Description of the task: Print all the data, keeping every line exactly as it is.

** BEGIN Supplied information **

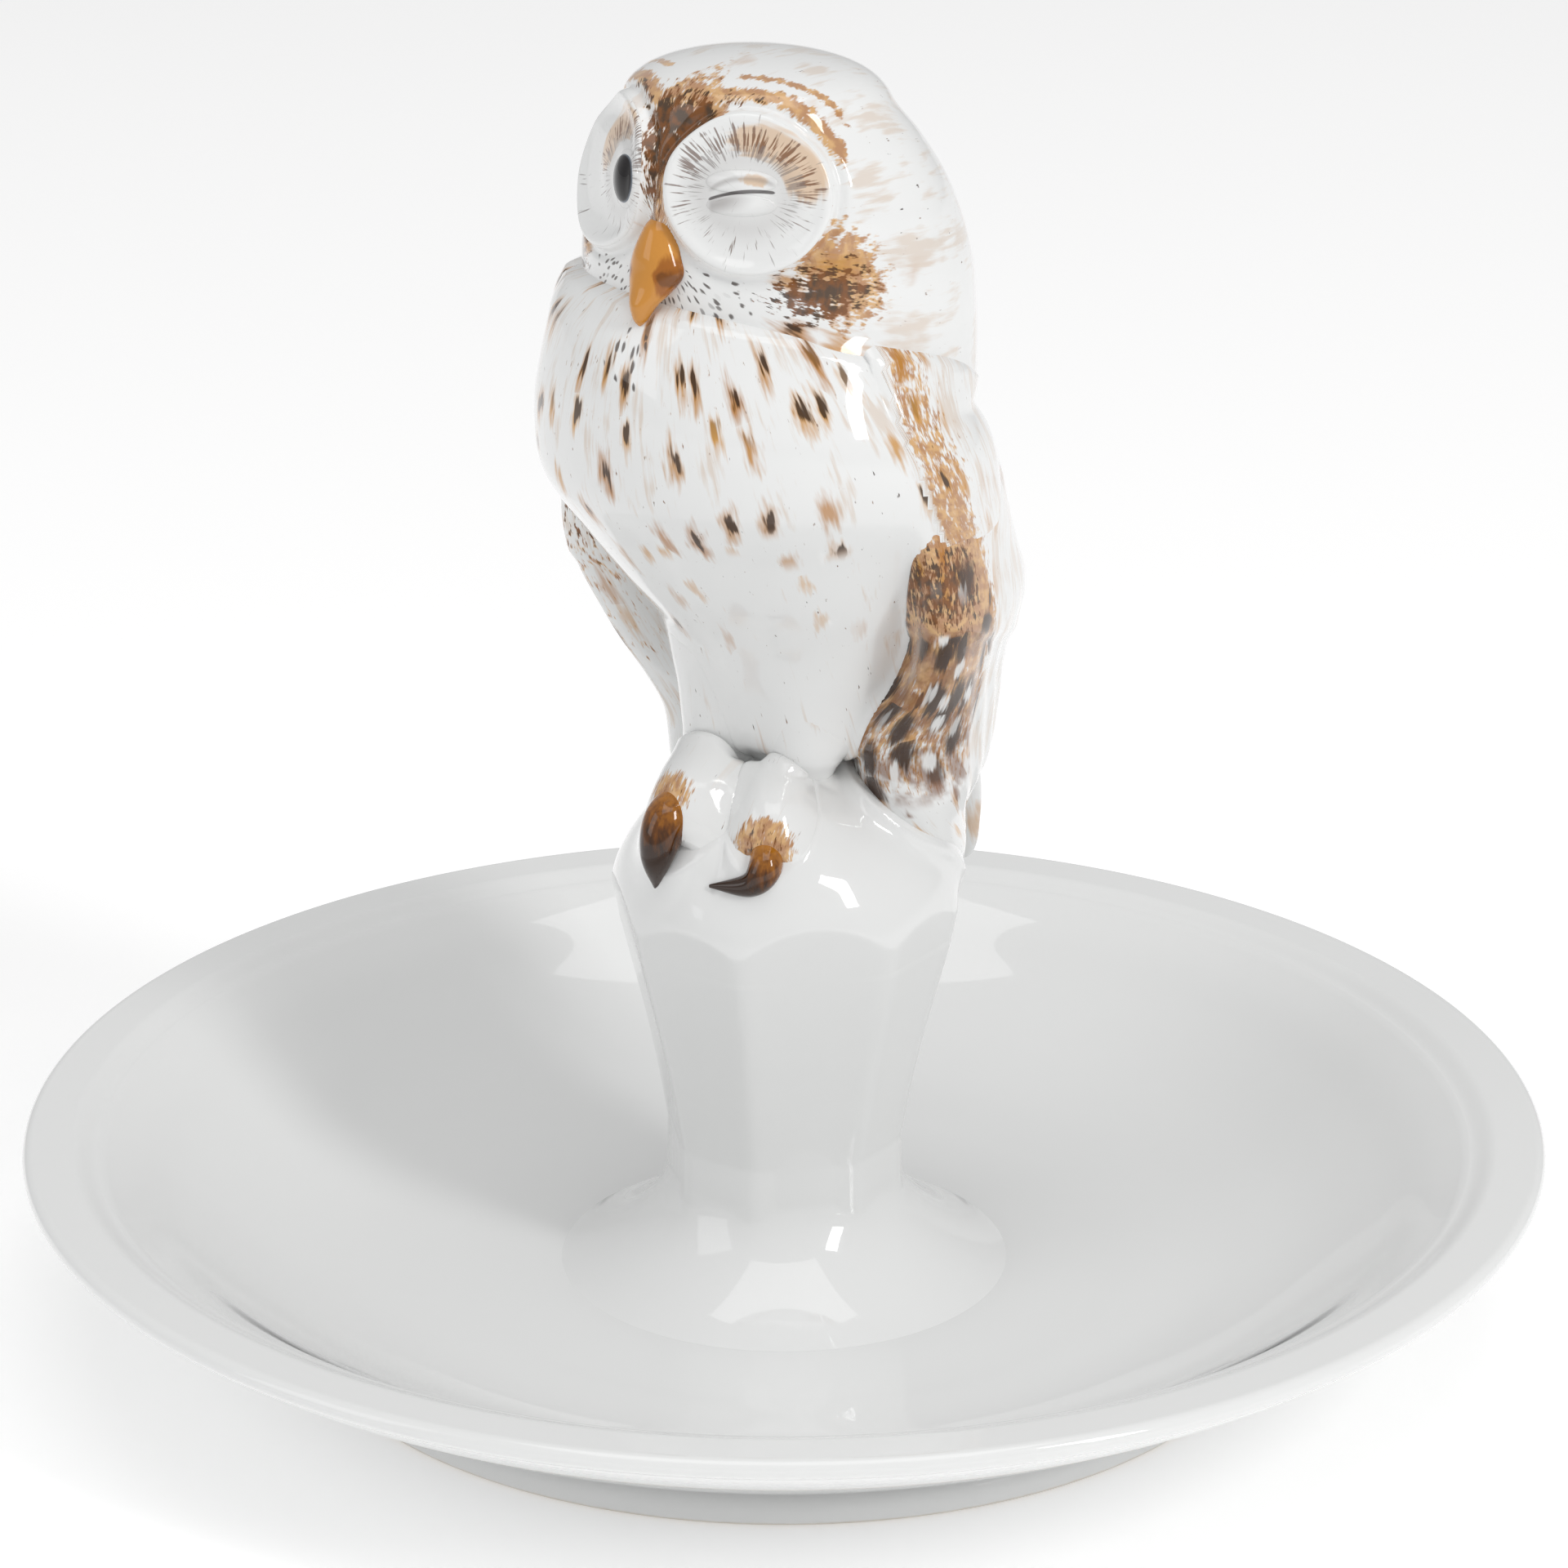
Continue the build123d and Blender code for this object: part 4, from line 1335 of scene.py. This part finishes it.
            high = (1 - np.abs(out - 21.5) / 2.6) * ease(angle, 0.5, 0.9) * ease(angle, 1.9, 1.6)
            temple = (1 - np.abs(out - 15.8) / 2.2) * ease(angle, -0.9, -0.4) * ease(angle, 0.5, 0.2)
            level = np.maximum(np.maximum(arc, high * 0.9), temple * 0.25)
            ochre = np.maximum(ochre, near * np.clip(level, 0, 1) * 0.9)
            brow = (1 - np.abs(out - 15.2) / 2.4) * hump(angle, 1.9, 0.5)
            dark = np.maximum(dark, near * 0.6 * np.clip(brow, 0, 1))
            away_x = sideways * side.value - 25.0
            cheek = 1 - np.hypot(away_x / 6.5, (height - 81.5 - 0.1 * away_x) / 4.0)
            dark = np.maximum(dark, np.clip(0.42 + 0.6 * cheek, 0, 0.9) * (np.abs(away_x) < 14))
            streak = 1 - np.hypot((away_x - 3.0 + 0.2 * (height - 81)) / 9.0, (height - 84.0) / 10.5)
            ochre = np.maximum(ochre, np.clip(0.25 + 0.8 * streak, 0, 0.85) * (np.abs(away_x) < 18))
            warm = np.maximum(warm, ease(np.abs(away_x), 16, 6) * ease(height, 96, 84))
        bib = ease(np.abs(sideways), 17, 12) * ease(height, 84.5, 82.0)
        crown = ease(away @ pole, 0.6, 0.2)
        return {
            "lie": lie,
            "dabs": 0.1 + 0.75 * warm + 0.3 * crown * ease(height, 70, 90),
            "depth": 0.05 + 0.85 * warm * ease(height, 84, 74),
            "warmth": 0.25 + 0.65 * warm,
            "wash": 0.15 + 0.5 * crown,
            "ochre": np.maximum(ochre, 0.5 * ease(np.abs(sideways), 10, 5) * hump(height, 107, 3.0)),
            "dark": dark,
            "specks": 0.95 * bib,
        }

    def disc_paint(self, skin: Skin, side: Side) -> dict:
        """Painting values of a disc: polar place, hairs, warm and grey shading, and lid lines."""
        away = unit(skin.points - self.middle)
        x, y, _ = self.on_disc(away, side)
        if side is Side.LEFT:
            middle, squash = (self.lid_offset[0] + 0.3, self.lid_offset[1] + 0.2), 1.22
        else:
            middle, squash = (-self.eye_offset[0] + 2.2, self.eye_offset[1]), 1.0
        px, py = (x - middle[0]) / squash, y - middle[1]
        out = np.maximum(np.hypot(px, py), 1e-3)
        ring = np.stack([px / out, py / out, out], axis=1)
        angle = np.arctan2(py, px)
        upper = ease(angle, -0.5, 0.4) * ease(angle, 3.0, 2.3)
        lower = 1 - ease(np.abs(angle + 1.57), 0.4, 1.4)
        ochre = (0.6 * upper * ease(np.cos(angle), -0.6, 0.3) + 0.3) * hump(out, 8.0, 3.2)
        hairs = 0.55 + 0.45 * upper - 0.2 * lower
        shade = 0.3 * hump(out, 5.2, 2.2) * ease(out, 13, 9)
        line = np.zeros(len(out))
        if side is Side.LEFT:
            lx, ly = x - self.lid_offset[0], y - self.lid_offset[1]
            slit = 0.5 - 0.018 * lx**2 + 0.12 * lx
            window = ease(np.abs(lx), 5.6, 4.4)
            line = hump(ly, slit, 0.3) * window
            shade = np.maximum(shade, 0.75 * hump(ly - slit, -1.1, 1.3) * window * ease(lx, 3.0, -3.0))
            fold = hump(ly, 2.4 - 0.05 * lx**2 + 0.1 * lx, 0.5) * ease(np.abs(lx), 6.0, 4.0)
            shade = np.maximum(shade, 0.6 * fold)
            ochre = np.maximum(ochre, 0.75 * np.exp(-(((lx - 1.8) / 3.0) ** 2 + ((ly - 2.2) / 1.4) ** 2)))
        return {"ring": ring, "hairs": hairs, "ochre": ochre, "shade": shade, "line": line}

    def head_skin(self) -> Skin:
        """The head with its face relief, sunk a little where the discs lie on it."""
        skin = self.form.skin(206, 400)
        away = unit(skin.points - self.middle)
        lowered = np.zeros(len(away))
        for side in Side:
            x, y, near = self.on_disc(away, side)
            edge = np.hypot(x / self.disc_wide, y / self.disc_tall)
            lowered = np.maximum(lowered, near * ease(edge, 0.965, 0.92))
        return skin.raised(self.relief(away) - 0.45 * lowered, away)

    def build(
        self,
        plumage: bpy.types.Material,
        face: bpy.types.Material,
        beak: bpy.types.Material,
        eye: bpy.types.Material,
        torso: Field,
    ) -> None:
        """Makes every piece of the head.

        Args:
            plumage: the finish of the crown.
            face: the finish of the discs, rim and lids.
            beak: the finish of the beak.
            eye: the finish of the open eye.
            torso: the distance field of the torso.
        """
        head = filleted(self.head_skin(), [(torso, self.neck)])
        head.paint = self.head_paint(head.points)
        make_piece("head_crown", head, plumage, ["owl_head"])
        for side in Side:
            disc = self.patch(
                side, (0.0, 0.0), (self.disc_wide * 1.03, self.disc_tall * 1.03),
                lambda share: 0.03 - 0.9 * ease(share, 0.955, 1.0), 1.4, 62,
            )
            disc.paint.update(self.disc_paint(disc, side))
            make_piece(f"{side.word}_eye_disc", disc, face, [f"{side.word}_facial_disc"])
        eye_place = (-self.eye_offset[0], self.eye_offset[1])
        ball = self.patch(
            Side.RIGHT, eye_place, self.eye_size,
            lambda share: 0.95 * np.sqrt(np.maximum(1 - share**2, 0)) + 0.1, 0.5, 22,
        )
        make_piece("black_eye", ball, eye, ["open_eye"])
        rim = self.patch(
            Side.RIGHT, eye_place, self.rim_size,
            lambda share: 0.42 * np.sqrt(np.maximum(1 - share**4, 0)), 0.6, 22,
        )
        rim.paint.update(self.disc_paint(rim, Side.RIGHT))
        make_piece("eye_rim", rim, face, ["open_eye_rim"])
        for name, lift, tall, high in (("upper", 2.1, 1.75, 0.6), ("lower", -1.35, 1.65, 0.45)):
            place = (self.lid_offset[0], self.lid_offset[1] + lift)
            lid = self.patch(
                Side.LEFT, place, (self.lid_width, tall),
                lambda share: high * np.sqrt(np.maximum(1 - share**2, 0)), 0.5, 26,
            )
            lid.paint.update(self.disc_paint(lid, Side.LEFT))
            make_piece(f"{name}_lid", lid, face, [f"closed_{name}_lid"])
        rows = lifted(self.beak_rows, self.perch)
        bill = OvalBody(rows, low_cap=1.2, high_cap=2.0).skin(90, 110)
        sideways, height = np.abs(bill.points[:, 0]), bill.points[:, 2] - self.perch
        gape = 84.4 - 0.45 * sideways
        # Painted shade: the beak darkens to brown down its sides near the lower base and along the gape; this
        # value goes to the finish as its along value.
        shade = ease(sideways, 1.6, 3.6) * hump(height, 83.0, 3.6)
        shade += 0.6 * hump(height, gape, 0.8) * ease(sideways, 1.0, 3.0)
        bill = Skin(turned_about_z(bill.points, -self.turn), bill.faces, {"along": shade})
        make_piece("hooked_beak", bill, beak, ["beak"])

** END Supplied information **

Result of the task:
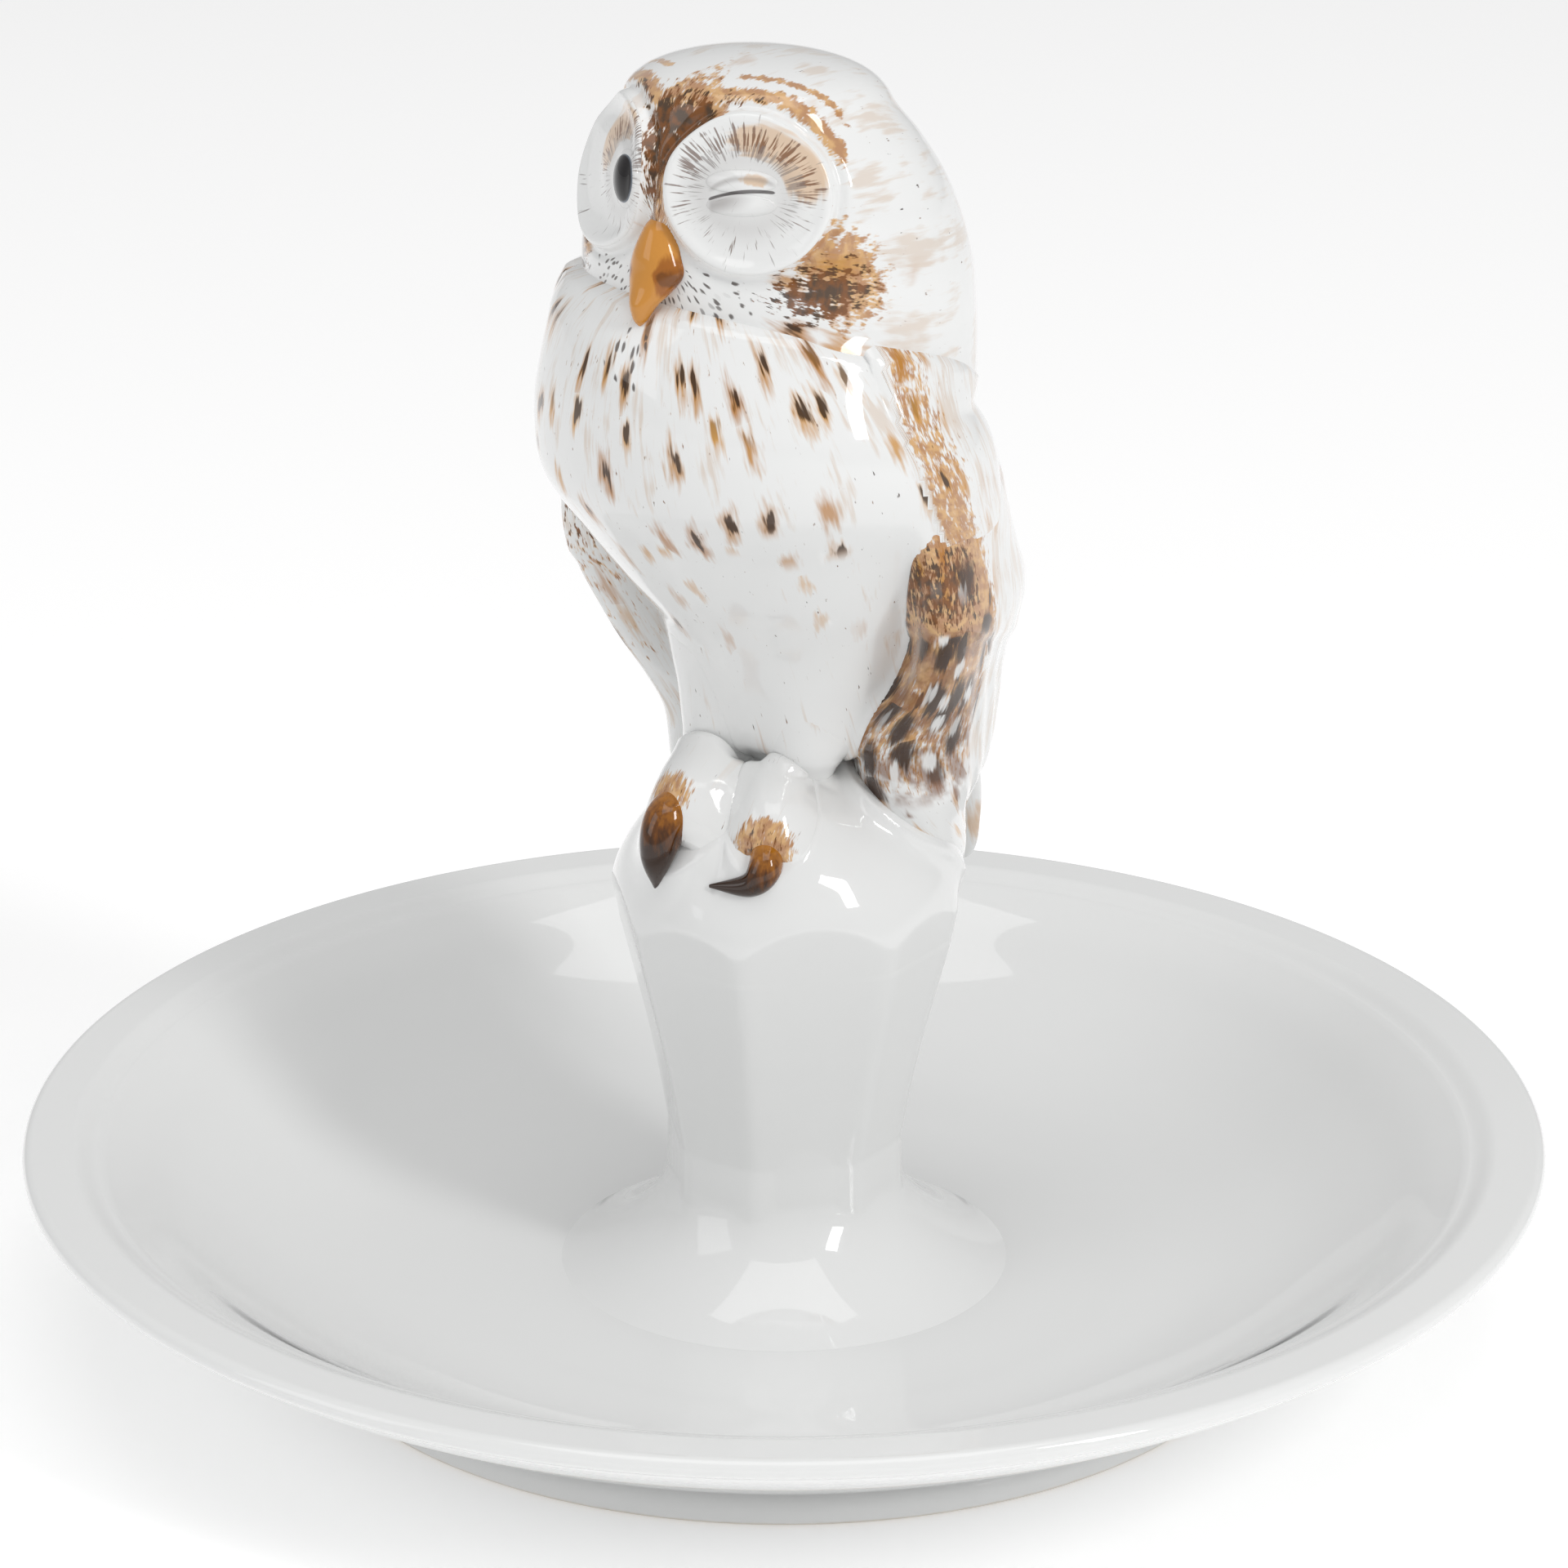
Continue the build123d and Blender code for this object: part 4, from line 1335 of scene.py. This part finishes it.
            high = (1 - np.abs(out - 21.5) / 2.6) * ease(angle, 0.5, 0.9) * ease(angle, 1.9, 1.6)
            temple = (1 - np.abs(out - 15.8) / 2.2) * ease(angle, -0.9, -0.4) * ease(angle, 0.5, 0.2)
            level = np.maximum(np.maximum(arc, high * 0.9), temple * 0.25)
            ochre = np.maximum(ochre, near * np.clip(level, 0, 1) * 0.9)
            brow = (1 - np.abs(out - 15.2) / 2.4) * hump(angle, 1.9, 0.5)
            dark = np.maximum(dark, near * 0.6 * np.clip(brow, 0, 1))
            away_x = sideways * side.value - 25.0
            cheek = 1 - np.hypot(away_x / 6.5, (height - 81.5 - 0.1 * away_x) / 4.0)
            dark = np.maximum(dark, np.clip(0.42 + 0.6 * cheek, 0, 0.9) * (np.abs(away_x) < 14))
            streak = 1 - np.hypot((away_x - 3.0 + 0.2 * (height - 81)) / 9.0, (height - 84.0) / 10.5)
            ochre = np.maximum(ochre, np.clip(0.25 + 0.8 * streak, 0, 0.85) * (np.abs(away_x) < 18))
            warm = np.maximum(warm, ease(np.abs(away_x), 16, 6) * ease(height, 96, 84))
        bib = ease(np.abs(sideways), 17, 12) * ease(height, 84.5, 82.0)
        crown = ease(away @ pole, 0.6, 0.2)
        return {
            "lie": lie,
            "dabs": 0.1 + 0.75 * warm + 0.3 * crown * ease(height, 70, 90),
            "depth": 0.05 + 0.85 * warm * ease(height, 84, 74),
            "warmth": 0.25 + 0.65 * warm,
            "wash": 0.15 + 0.5 * crown,
            "ochre": np.maximum(ochre, 0.5 * ease(np.abs(sideways), 10, 5) * hump(height, 107, 3.0)),
            "dark": dark,
            "specks": 0.95 * bib,
        }

    def disc_paint(self, skin: Skin, side: Side) -> dict:
        """Painting values of a disc: polar place, hairs, warm and grey shading, and lid lines."""
        away = unit(skin.points - self.middle)
        x, y, _ = self.on_disc(away, side)
        if side is Side.LEFT:
            middle, squash = (self.lid_offset[0] + 0.3, self.lid_offset[1] + 0.2), 1.22
        else:
            middle, squash = (-self.eye_offset[0] + 2.2, self.eye_offset[1]), 1.0
        px, py = (x - middle[0]) / squash, y - middle[1]
        out = np.maximum(np.hypot(px, py), 1e-3)
        ring = np.stack([px / out, py / out, out], axis=1)
        angle = np.arctan2(py, px)
        upper = ease(angle, -0.5, 0.4) * ease(angle, 3.0, 2.3)
        lower = 1 - ease(np.abs(angle + 1.57), 0.4, 1.4)
        ochre = (0.6 * upper * ease(np.cos(angle), -0.6, 0.3) + 0.3) * hump(out, 8.0, 3.2)
        hairs = 0.55 + 0.45 * upper - 0.2 * lower
        shade = 0.3 * hump(out, 5.2, 2.2) * ease(out, 13, 9)
        line = np.zeros(len(out))
        if side is Side.LEFT:
            lx, ly = x - self.lid_offset[0], y - self.lid_offset[1]
            slit = 0.5 - 0.018 * lx**2 + 0.12 * lx
            window = ease(np.abs(lx), 5.6, 4.4)
            line = hump(ly, slit, 0.3) * window
            shade = np.maximum(shade, 0.75 * hump(ly - slit, -1.1, 1.3) * window * ease(lx, 3.0, -3.0))
            fold = hump(ly, 2.4 - 0.05 * lx**2 + 0.1 * lx, 0.5) * ease(np.abs(lx), 6.0, 4.0)
            shade = np.maximum(shade, 0.6 * fold)
            ochre = np.maximum(ochre, 0.75 * np.exp(-(((lx - 1.8) / 3.0) ** 2 + ((ly - 2.2) / 1.4) ** 2)))
        return {"ring": ring, "hairs": hairs, "ochre": ochre, "shade": shade, "line": line}

    def head_skin(self) -> Skin:
        """The head with its face relief, sunk a little where the discs lie on it."""
        skin = self.form.skin(206, 400)
        away = unit(skin.points - self.middle)
        lowered = np.zeros(len(away))
        for side in Side:
            x, y, near = self.on_disc(away, side)
            edge = np.hypot(x / self.disc_wide, y / self.disc_tall)
            lowered = np.maximum(lowered, near * ease(edge, 0.965, 0.92))
        return skin.raised(self.relief(away) - 0.45 * lowered, away)

    def build(
        self,
        plumage: bpy.types.Material,
        face: bpy.types.Material,
        beak: bpy.types.Material,
        eye: bpy.types.Material,
        torso: Field,
    ) -> None:
        """Makes every piece of the head.

        Args:
            plumage: the finish of the crown.
            face: the finish of the discs, rim and lids.
            beak: the finish of the beak.
            eye: the finish of the open eye.
            torso: the distance field of the torso.
        """
        head = filleted(self.head_skin(), [(torso, self.neck)])
        head.paint = self.head_paint(head.points)
        make_piece("head_crown", head, plumage, ["owl_head"])
        for side in Side:
            disc = self.patch(
                side, (0.0, 0.0), (self.disc_wide * 1.03, self.disc_tall * 1.03),
                lambda share: 0.03 - 0.9 * ease(share, 0.955, 1.0), 1.4, 62,
            )
            disc.paint.update(self.disc_paint(disc, side))
            make_piece(f"{side.word}_eye_disc", disc, face, [f"{side.word}_facial_disc"])
        eye_place = (-self.eye_offset[0], self.eye_offset[1])
        ball = self.patch(
            Side.RIGHT, eye_place, self.eye_size,
            lambda share: 0.95 * np.sqrt(np.maximum(1 - share**2, 0)) + 0.1, 0.5, 22,
        )
        make_piece("black_eye", ball, eye, ["open_eye"])
        rim = self.patch(
            Side.RIGHT, eye_place, self.rim_size,
            lambda share: 0.42 * np.sqrt(np.maximum(1 - share**4, 0)), 0.6, 22,
        )
        rim.paint.update(self.disc_paint(rim, Side.RIGHT))
        make_piece("eye_rim", rim, face, ["open_eye_rim"])
        for name, lift, tall, high in (("upper", 2.1, 1.75, 0.6), ("lower", -1.35, 1.65, 0.45)):
            place = (self.lid_offset[0], self.lid_offset[1] + lift)
            lid = self.patch(
                Side.LEFT, place, (self.lid_width, tall),
                lambda share: high * np.sqrt(np.maximum(1 - share**2, 0)), 0.5, 26,
            )
            lid.paint.update(self.disc_paint(lid, Side.LEFT))
            make_piece(f"{name}_lid", lid, face, [f"closed_{name}_lid"])
        rows = lifted(self.beak_rows, self.perch)
        bill = OvalBody(rows, low_cap=1.2, high_cap=2.0).skin(90, 110)
        sideways, height = np.abs(bill.points[:, 0]), bill.points[:, 2] - self.perch
        gape = 84.4 - 0.45 * sideways
        # Painted shade: the beak darkens to brown down its sides near the lower base and along the gape; this
        # value goes to the finish as its along value.
        shade = ease(sideways, 1.6, 3.6) * hump(height, 83.0, 3.6)
        shade += 0.6 * hump(height, gape, 0.8) * ease(sideways, 1.0, 3.0)
        bill = Skin(turned_about_z(bill.points, -self.turn), bill.faces, {"along": shade})
        make_piece("hooked_beak", bill, beak, ["beak"])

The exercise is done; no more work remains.